FIG. 9 shows a step of forming a capacitor C. After the step shown in FIG. 8, buffered oxide etchant (BOE) or diluted HF solution is used to remove etching mask 26' and spacers 26a made of the HTO, and a dielectric layer 30, (for instance, an ONO layer having an oxide/nitride/oxide structure or a NO layer having a nitride/oxide structure) is coated on the surface of the exposed storage electrode. Sequentially, polysilicon doped with an impurity is deposited on dielectric layer 30 and patterned to form a plate electrode PE. As a result, the capacitor comprised of storage electrode SE, dielectric layer 30 and plate electrode PE is completed. Subsequently, the drain region is exposed to form a bit line (not shown). Here, the bit line may be formed before the formation of the first conductive layer for forming the storage electrode.
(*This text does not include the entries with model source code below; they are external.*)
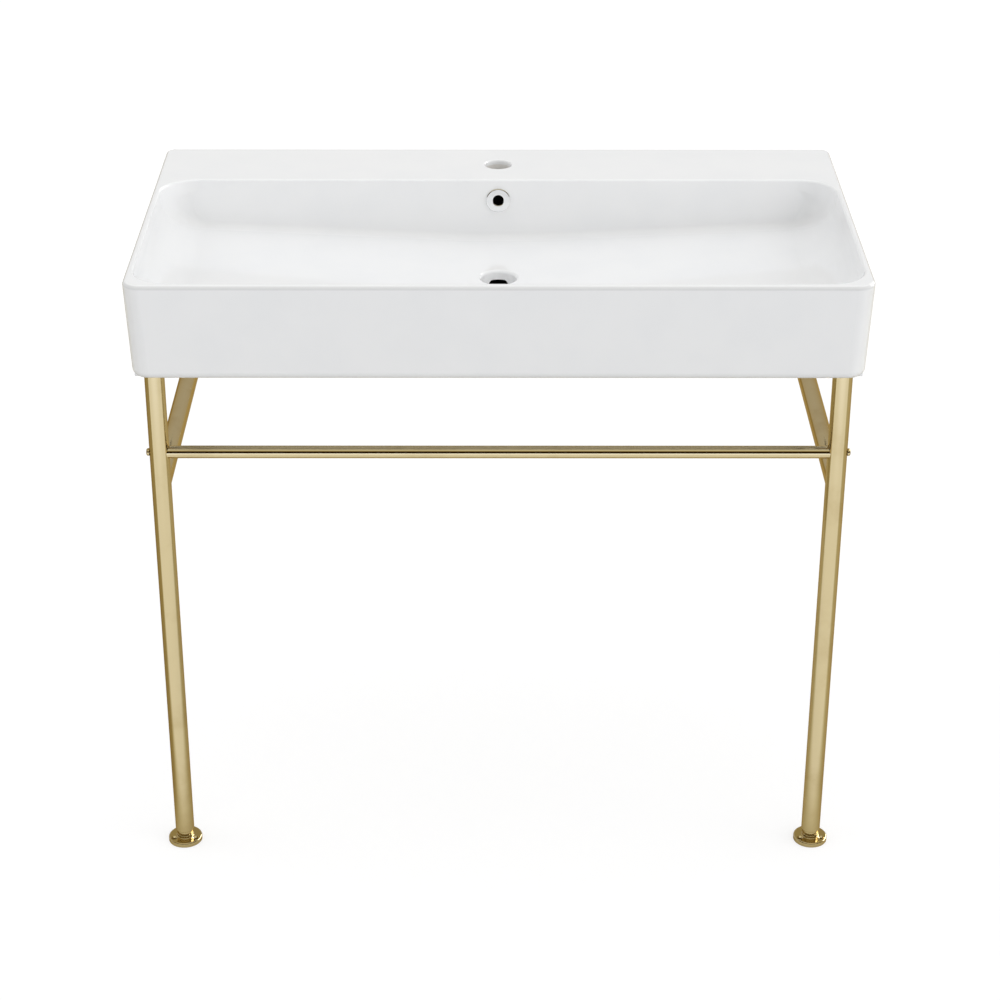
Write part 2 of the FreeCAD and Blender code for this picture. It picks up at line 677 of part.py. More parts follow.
def leg_top(side, way):
    """The cap that closes a leg, and the rubber pad between the cap and the basin's seat."""
    plug_r = tube_bore_r - cell("press_gap")
    bevel = cell("plug_bevel")
    head = cell("cap_head")
    plug = -cell("cap_plug")
    cap = turned_body(f"leg_cap_{side}", (
        (0, plug), (plug_r - bevel, plug), (plug_r, plug + bevel), (plug_r, 0),
        (tube_r, 0), (tube_r, head), (0, head)))
    place(cap, leg_x * way, leg_y, leg_top_z)
    keep(cap, f"leg_cap_{side}")
    pad_r = cell("pad_d") / 2
    thick = cell("pad_thickness")
    pad = turned_body(f"leg_pad_{side}", ((0, 0), (pad_r, 0), (pad_r, thick), (0, thick)))
    place(pad, leg_x * way, leg_y, leg_top_z + head)
    keep(pad, f"leg_pad_{side}")


def cope(body, name, centre, depth):
    """Hollows the end of a tube so that it fits round a leg."""
    drill(body, name, "XY_Plane", 0, cell("tube_d"), (centre,), depth, symmetric=True)


def towel_bar():
    """The bar between the legs: a tube whose ends are coped to the legs."""
    body = tube("towel_bar", "YZ_Plane", -leg_x, leg_x * 2, cell("bar_d"), cell("tube_wall"))
    for side, way in SIDES:
        cope(body, f"towel_bar_cope_{side}", (leg_x * way, 0), cell("bar_d") * 2)
    place(body, 0, leg_y, bar_z)
    keep(body, "towel_bar")


def bar_fixings(side, way):
    """The threaded plug in one end of the towel bar, and the screw that comes through the leg."""
    outward = Rotation(Vector(0, 1, 0), 90 * way)
    screw_r = cell("bar_screw_d") / 2
    bore_r = screw_r + cell("screw_gap")
    plug_r = cell("bar_d") / 2 - cell("tube_wall") - cell("press_gap")
    length = cell("bar_insert_length")
    plug = turned_body(f"bar_insert_{side}", (
        (bore_r, 0), (plug_r, 0), (plug_r, -length), (bore_r, -length)))
    place(plug, (leg_x - tube_r - cell("bar_insert_gap")) * way, leg_y, bar_z, outward)
    keep(plug, f"bar_insert_{side}")
    head_r = cell("bar_screw_head_d") / 2
    head = cell("bar_screw_head_height")
    shank = -cell("bar_screw_length")
    screw = turned_body(f"bar_screw_{side}", (
        (0, shank), (screw_r, shank), (screw_r, 0), (head_r, 0), (head_r, head), (0, head)))
    round_edges(
        screw, f"bar_screw_{side}_dome", cell("bar_screw_dome"),
        lambda edge: is_ring_at(edge, head_r, head))
    arm = cell("recess_arm")
    half = cell("recess_width") / 2
    recess = new_sketch(screw, f"bar_screw_{side}_recess", "XY_Plane", head)
    draw_outline(recess, (
        (half, half), (half, arm), (-half, arm), (-half, half), (-arm, half), (-arm, -half),
        (-half, -half), (-half, -arm), (half, -arm), (half, -half), (arm, -half), (arm, half)))
    sweep_sketch(screw, "Pocket", recess, cell("recess_depth"))
    place(screw, (leg_x + tube_r) * way, leg_y, bar_z, outward)
    keep(screw, f"bar_screw_{side}")


def side_rail(side, way):
    """A rail from a leg to the wall, coped to the leg, with the hole of its set screw."""
    start = leg_y + cell("rail_ear_gap")
    length = rail_end_y - start
    body = tube(
        f"side_rail_{side}", "XZ_Plane", -(rail_end_y - leg_y), length,
        cell("tube_d"), cell("tube_wall"))
    cope(body, f"side_rail_{side}_cope", (0, 0), cell("tube_d") * 2)
    screw_y = rail_end_y - leg_y - cell("spigot_length") / 2
    drill(
        body, f"side_rail_{side}_screw_hole", "XY_Plane", 0,
        cell("set_screw_d") + cell("screw_gap") * 2,
        ((0, screw_y),), cell("tube_d"))
    place(body, leg_x * way, leg_y, rail_z)
    keep(body, f"side_rail_{side}")


# ---- flanges and levelling feet --------------------------------------------------------------

SCREW_ANGLES = (-150, -30, 90)


def flange_screw_holes(body, label):
    """Three countersunk screw holes through a flange's disc, one of them at the back or top."""
    circle_r = cell("screw_circle_d") / 2
    thick = cell("flange_thickness")
    centres = []
    for angle in SCREW_ANGLES:
        across = circle_r * math.cos(math.radians(angle))
        along = circle_r * math.sin(math.radians(angle))
        centres.append((across, along))
    drill(body, label + "_screw_holes", "XY_Plane", thick, cell("screw_hole_d"), centres, thick)
    hole_r = cell("screw_hole_d") / 2
    sink = (cell("screw_sink_d") - cell("screw_hole_d")) / 2
    round_edges(
        body, label + "_countersinks", sink, lambda edge: is_ring_at(edge, hole_r, thick), "Chamfer")


def floor_flange(side, way):
    """The disc that a leg stands on, with a hub for the collar and a recess for the stud's head."""
    label = f"foot_flange_{side}"
    disc_r = cell("flange_d") / 2
    hub_r = cell("flange_hub_d") / 2
    bore_r = cell("stud_d") / 2 + cell("running_gap")
    thick = cell("flange_thickness")
    recess_r = cell("stud_head_d") / 2 + cell("head_gap")
    recess_z = hub_top_z - cell("flange_grip")
    body = turned_body(label, (
        (recess_r, 0), (disc_r, 0), (disc_r, thick), (hub_r, thick), (hub_r, hub_top_z),
        (bore_r, hub_top_z), (bore_r, recess_z), (recess_r, recess_z)))
    round_edges(
        body, label + "_edge", cell("flange_edge"), lambda edge: is_ring_at(edge, disc_r, thick))
    round_edges(
        body, label + "_hub_edge", cell("hub_edge"),
        lambda edge: is_ring_at(edge, hub_r, hub_top_z))
    round_edges(
        body, label + "_hub_root", cell("hub_root"), lambda edge: is_ring_at(edge, hub_r, thick))
    flange_screw_holes(body, label)
    place(body, leg_x * way, leg_y, 0)
    keep(body, label)


def levelling_stud(side, way):
    """The threaded stud that lifts a leg, the collar that turns it, and the insert it runs in."""
    stud_r = cell("stud_d") / 2
    head_r = cell("stud_head_d") / 2
    head = cell("stud_head_height")
    head_top_z = hub_top_z - cell("flange_grip") - cell("thrust_gap")
    stud_foot_z = head_top_z - head
    stud_top = collar_top_z + cell("stud_rise") - stud_foot_z
    point = cell("plug_bevel")
    stud = turned_body(f"foot_stud_{side}", (
        (0, 0), (head_r, 0), (head_r, head), (stud_r, head),
        (stud_r, stud_top - point), (stud_r - point, stud_top), (0, stud_top)))
    place(stud, leg_x * way, leg_y, stud_foot_z)
    keep(stud, f"foot_stud_{side}")
    collar_r = cell("collar_d") / 2
    tall = cell("collar_height")
    bevel = cell("collar_bevel")
    bore_r = stud_r + cell("press_gap")
    collar = turned_body(f"foot_collar_{side}", (
        (bore_r, 0), (collar_r - bevel, 0), (collar_r, bevel),
        (collar_r, tall - bevel), (collar_r - bevel, tall), (bore_r, tall)))
    place(collar, leg_x * way, leg_y, collar_foot_z)
    keep(collar, f"foot_collar_{side}")
    plug_r = tube_bore_r - cell("press_gap")
    insert_bore_r = stud_r + cell("running_gap")
    length = cell("insert_length")
    insert = turned_body(f"foot_insert_{side}", (
        (insert_bore_r, 0), (plug_r, 0), (plug_r, length), (insert_bore_r, length)))
    place(insert, leg_x * way, leg_y, leg_foot_z + cell("insert_setback"))
    keep(insert, f"foot_insert_{side}")


def wall_flange(side, way):
    """The disc that a side rail meets at the wall, with its spigot and the spigot's set screw."""
    label = f"wall_flange_{side}"
    disc_r = cell("flange_d") / 2
    spigot_r = tube_bore_r - cell("spigot_gap")
    hollow_r = spigot_r - cell("spigot_wall")
    thick = cell("flange_thickness")
    end = thick + cell("spigot_length")
    body = turned_body(label, (
        (0, 0), (disc_r, 0), (disc_r, thick), (spigot_r, thick),
        (spigot_r, end), (hollow_r, end), (hollow_r, thick), (0, thick)))
    round_edges(
        body, label + "_edge", cell("flange_edge"), lambda edge: is_ring_at(edge, disc_r, thick))
    flange_screw_holes(body, label)
    screw_bore = cell("set_screw_d") + cell("screw_gap") * 2
    screw_height = thick + cell("spigot_length") / 2
    drill(
        body, label + "_screw_bore", "XZ_Plane", 0, screw_bore,
        ((0, screw_height),), cell("tube_d"), reverse=True)
    place(body, leg_x * way, half_depth, rail_z, Rotation(Vector(1, 0, 0), 90))
    keep(body, label)
    screw_r = cell("set_screw_d") / 2
    length = cell("set_screw_length")
    screw = turned_body(
        f"rail_set_screw_{side}", ((0, 0), (screw_r, 0), (screw_r, length), (0, length)))
    socket = new_sketch(screw, f"rail_set_screw_{side}_socket", "XY_Plane")
    corners = []
    for step in range(6):
        corner_x = cell("hex_corner") * math.cos(math.radians(60 * step))
        corner_y = cell("hex_corner") * math.sin(math.radians(60 * step))
        corners.append((corner_x, corner_y))
    draw_outline(socket, corners)
    sweep_sketch(screw, "Pocket", socket, length / 2, reverse=True)
    screw_y = rail_end_y - cell("spigot_length") / 2
    place(screw, leg_x * way, screw_y, rail_z - tube_r + cell("set_screw_sink"))
    keep(screw, f"rail_set_screw_{side}")


# ---- the whole object ------------------------------------------------------------------------

basin()
overflow_trim()
for side, way in SIDES:
    leg(side, way)
    leg_top(side, way)
    levelling_stud(side, way)
    floor_flange(side, way)
    side_rail(side, way)
    wall_flange(side, way)
towel_bar()
for side, way in SIDES:
    bar_fixings(side, way)
document.recompute()

for item in document.Objects:
    failed = "Invalid" in item.State or "Error" in item.State
    if failed:
        raise RuntimeError(f"{item.Name} fails: {item.State}")
for item in finished:
    if item.Shape.isNull() or not item.Shape.isValid() or not item.Shape.Solids:
        raise RuntimeError(f"{item.Label} has no valid solid")

os.makedirs("parts", exist_ok=True)
for item in finished:
    item.Shape.exportStep(f"parts/{item.Label}.step")
    print(f"{item.Label}: {len(item.Shape.Solids)} solid, {item.Shape.Volume / 1000:.1f} cm3")
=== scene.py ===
import math
import bmesh
import bpy
from mathutils import Matrix, Vector


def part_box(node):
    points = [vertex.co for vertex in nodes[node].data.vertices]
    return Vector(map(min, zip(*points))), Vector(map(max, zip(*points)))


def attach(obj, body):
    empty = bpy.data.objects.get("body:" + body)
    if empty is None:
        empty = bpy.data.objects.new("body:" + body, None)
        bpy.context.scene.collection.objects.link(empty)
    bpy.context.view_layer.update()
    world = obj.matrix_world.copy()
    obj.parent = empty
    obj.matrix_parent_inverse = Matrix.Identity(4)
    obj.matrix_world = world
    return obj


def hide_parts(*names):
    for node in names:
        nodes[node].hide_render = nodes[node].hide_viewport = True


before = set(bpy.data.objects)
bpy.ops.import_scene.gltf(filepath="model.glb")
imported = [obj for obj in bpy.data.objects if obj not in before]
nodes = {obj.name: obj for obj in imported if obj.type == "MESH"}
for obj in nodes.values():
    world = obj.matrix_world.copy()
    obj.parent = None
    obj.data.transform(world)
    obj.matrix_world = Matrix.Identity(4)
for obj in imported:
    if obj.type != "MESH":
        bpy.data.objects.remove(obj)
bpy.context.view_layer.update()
scene = bpy.context.scene

# ---- camera --------------------------------------------------------------------------------------
# The photograph's view: from in front, a little above the basin, looking down at it.
# The focal length is in pixels of a picture 1000 wide, the place in metres.

FOCAL_PIXELS = 2481.35
PICTURE_PIXELS = 1000
SENSOR_WIDTH = 36.0
CAMERA_PITCH = math.radians(27.39)
CAMERA_YAW = math.radians(0.23)
CAMERA_ROLL = math.radians(0.12)
CAMERA_PLACE = Vector((-0.0093, -2.9738, 1.9691))

camera = bpy.data.objects.new("camera", bpy.data.cameras.new("camera"))
camera.data.sensor_width = SENSOR_WIDTH
camera.data.lens = FOCAL_PIXELS / PICTURE_PIXELS * SENSOR_WIDTH
camera.matrix_world = (
    Matrix.Translation(CAMERA_PLACE)
    @ Matrix.Rotation(-CAMERA_YAW, 4, "Z")
    @ Matrix.Rotation(math.pi / 2 - CAMERA_PITCH, 4, "X")
    @ Matrix.Rotation(CAMERA_ROLL, 4, "Z")
)
scene.collection.objects.link(camera)
scene.camera = camera
scene.view_settings.view_transform = "Standard"

# ---- studio floor --------------------------------------------------------------------------------
# A seamless pale floor that takes a soft shadow and glows just enough to look white. Polished
# metal sees it bright in front of the sink and dimmer beneath and behind it.

FLOOR_REACH = 12.0
FLOOR_PAINT = 0.60

# To the camera it is a paint that takes the shadow, and a glow that lifts the rest to white.
CAMERA_PAINT, CAMERA_GLOW = 0.35, 0.66

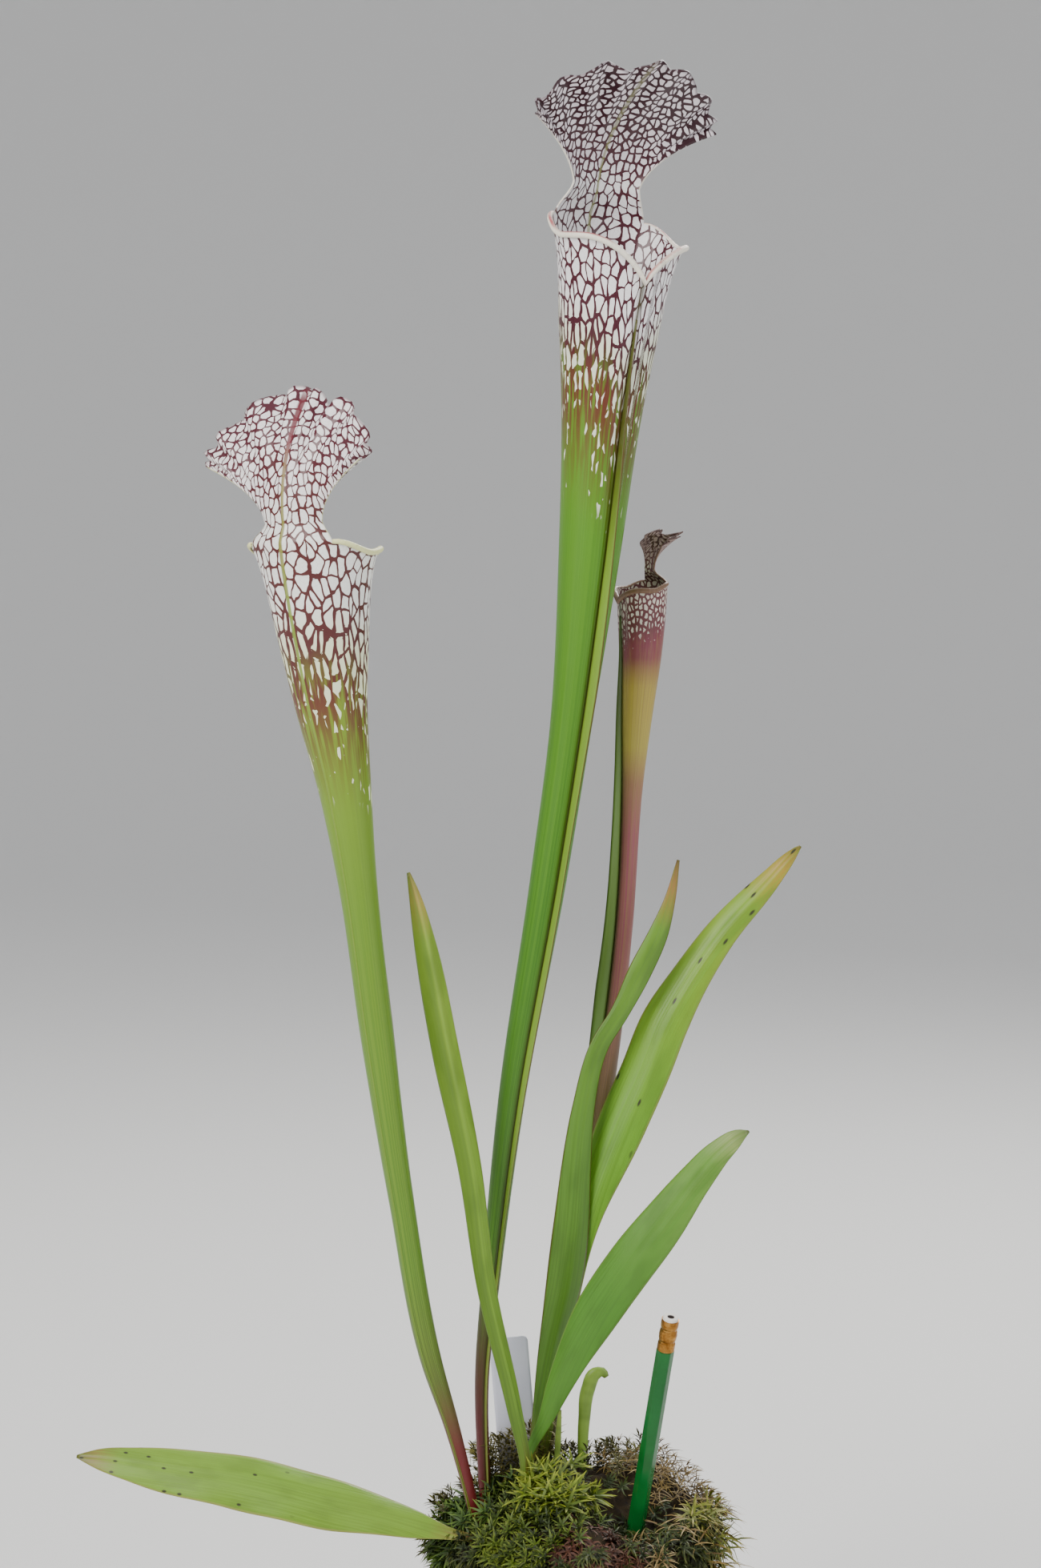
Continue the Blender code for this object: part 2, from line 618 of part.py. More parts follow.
def build_tag():
    tag = flat_tag("plant_tag", PLANT, 0.0)
    finish(tag, (0.42, 0.42, 0.5), 0.4)
    return flat_tag("cut_tag", CUTTERS, GAP)


def pencil_rows(sections):
    """Rows for ring_loft: each section is (distance from the top, radius)."""
    top, foot = np.array(PENCIL_TOP), np.array(PENCIL_FOOT)
    along = unit(foot - top)
    return np.array([(*(top + along * distance), radius) for distance, radius in sections])


def build_pencil():
    length = float(np.linalg.norm(np.array(PENCIL_TOP) - np.array(PENCIL_FOOT)))
    corner = PENCIL_FLAT / math.cos(math.pi / 6)
    start = ERASER_PROUD + FERRULE_LENGTH + GAP
    barrel = ring_loft("pencil_barrel", pencil_rows([
        (start - 6.0, PENCIL_FLAT - 0.45), (start, PENCIL_FLAT - 0.45), (start + 0.01, corner),
        (length - 18.0, corner), (length - 2.0, LEAD_RADIUS + 1.0)]), 6)
    bore = ring_loft("lead_bore", pencil_rows([
        (start - 10.0, LEAD_RADIUS + GAP), (length + 5.0, LEAD_RADIUS + GAP)]), 12, group=CUTTERS)
    cut(barrel, [bore])
    finish(barrel, (0.01, 0.12, 0.04), 0.3)
    lead = ring_loft("pencil_lead", pencil_rows([
        (start - 6.0, LEAD_RADIUS), (length - 2.0, LEAD_RADIUS), (length, 0.3)]), 12)
    finish(lead, (0.03, 0.03, 0.03), 0.5)
    ferrule = ring_loft("pencil_ferrule", pencil_rows([
        (ERASER_PROUD, FERRULE_RADIUS), (ERASER_PROUD + FERRULE_LENGTH, FERRULE_RADIUS)]), 24)
    hollow = ring_loft("ferrule_bore", pencil_rows([
        (-5.0, FERRULE_RADIUS - FERRULE_WALL), (start + 5.0, FERRULE_RADIUS - FERRULE_WALL)]), 24,
        group=CUTTERS)
    cut(ferrule, [hollow])
    finish(ferrule, (0.55, 0.3, 0.1), 0.35, 1.0)
    rubber = FERRULE_RADIUS - FERRULE_WALL - GAP
    eraser = ring_loft("pencil_eraser", pencil_rows([
        (0.0, rubber), (start - 6.0 - GAP, rubber)]), 20)
    dimple = ring_loft("eraser_dimple", pencil_rows([(-1.0, 1.5), (1.2, 1.1)]), 12, group=CUTTERS)
    cut(eraser, [dimple])
    finish(eraser, (0.75, 0.72, 0.68), 0.7)
    return ring_loft("cut_pencil", pencil_rows([
        (length - 60.0, corner + GAP), (length - 17.5, corner + GAP), (length + GAP, LEAD_RADIUS + 1.6)]),
        6, group=CUTTERS)


# --- the whole plant ---------------------------------------------------------------------------
def build():
    rooms = []
    pitchers = [
        ("pitcher_tall", TALL_PITCHER, (0.10, 0.18, 0.03)),
        ("pitcher_left", LEFT_PITCHER, (0.13, 0.22, 0.04)),
        ("pitcher_old", OLD_PITCHER, (0.20, 0.12, 0.09)),
    ]
    for name, shape, colour in pitchers:
        rooms += pitcher(name, shape, colour)
    leaves = [                 # name, stations, way the face looks, hollow, colour
        ("leaf_ground", LEAF_GROUND, (0.0, -0.77, 0.64), 0.25, (0.13, 0.19, 0.03)),
        ("leaf_thin", LEAF_THIN, (0.2, -1.0, 0.05), 0.9, (0.16, 0.23, 0.04)),
        ("leaf_mid", LEAF_MID, (0.25, -1.0, 0.0), 0.35, (0.08, 0.14, 0.03)),
        ("leaf_big", LEAF_BIG, (-0.3, -1.0, 0.2), 0.3, (0.13, 0.22, 0.03)),
        ("leaf_low_right", LEAF_LOW_RIGHT, (-0.2, -1.0, 0.3), 0.2, (0.08, 0.16, 0.03)),
    ]
    for name, stations, facing, cup, colour in leaves:
        rooms.append(leaf(name, stations, facing, cup, colour))
    rooms.append(shoot("shoot_hooked", SHOOT_HOOKED, (0.12, 0.18, 0.04)))
    rooms.append(shoot("shoot_thin", SHOOT_THIN, (0.12, 0.18, 0.04)))
    rhizome_room = build_rhizome(rooms)
    build_pot()
    build_potting_mix()
    build_moss(rooms + [build_tag(), build_pencil()], rhizome_room)


build()
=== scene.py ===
"""Looks of the white-topped pitcher plant in its moss-topped pot.

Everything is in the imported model's frame: metres, +Z up, origin at the centre of the pot's base.
Lengths below are in millimetres, and MM turns them into metres where a mesh is made.
"""
import json
import math

import bmesh
import bpy
import numpy as np
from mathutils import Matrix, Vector

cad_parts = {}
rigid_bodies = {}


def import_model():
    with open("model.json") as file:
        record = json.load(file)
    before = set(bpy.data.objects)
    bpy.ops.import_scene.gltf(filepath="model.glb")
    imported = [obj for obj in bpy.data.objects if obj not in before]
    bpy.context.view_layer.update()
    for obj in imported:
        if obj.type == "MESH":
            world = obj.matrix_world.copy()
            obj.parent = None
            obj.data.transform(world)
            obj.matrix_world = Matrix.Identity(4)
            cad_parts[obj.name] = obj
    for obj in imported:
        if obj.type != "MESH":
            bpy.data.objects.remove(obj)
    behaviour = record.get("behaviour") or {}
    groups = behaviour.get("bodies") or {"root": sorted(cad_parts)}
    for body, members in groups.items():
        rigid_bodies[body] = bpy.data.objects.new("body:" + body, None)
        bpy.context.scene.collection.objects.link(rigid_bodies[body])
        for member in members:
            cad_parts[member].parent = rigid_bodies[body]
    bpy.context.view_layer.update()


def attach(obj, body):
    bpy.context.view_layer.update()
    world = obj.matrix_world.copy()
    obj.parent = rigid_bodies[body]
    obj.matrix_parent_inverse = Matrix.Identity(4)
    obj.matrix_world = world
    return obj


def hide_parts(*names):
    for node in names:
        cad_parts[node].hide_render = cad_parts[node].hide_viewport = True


MM = 0.001
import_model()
RNG = np.random.default_rng(11)

# --- the same driving sizes as the construction ------------------------------------------------
POT_HEIGHT = 84.0
POT_BASE_RADIUS = 38.0
POT_NECK_RADIUS = 49.0
POT_BAND_RADIUS = 51.5
POT_BAND_HEIGHT = 14.0
POT_WALL = 1.5
MOSS_CROWN = 124.0
MOSS_SHOULDER = 56.5
MOSS_HUMPS = [(34.0, 26.0, 15.0, 17.0), (-9.0, -4.0, 6.0, 14.0), (-46.0, 2.0, -6.0, 14.0),
              (23.0, -22.0, -18.0, 18.0)]
COLUMN_HALF_ANGLE = math.radians(55.0)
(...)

In the storage electrode forming method disclosed in the above-described U.S. patent application, a timed etching (in which the etching step is performed for a predetermined time) is used for the step of forming an etching mask for forming the microtrenches. However, due to the variation of the thickness of the mask layer (reference numerals 11 and 26 in FIG. 1 and in FIG. 6, respectively) used as the etching mask and the variation of the etching rate according to etching equipment, it is difficult to form an etching mask (reference numeral 11' of FIG. 2 and reference numeral 26' of FIG. 7) to form microtrenches having a predetermined uniform thickness. Furthermore, cell capacitance is limited because the surface of the storage electrode is increased only by as much as the formation of microtrenches and/or micropillars.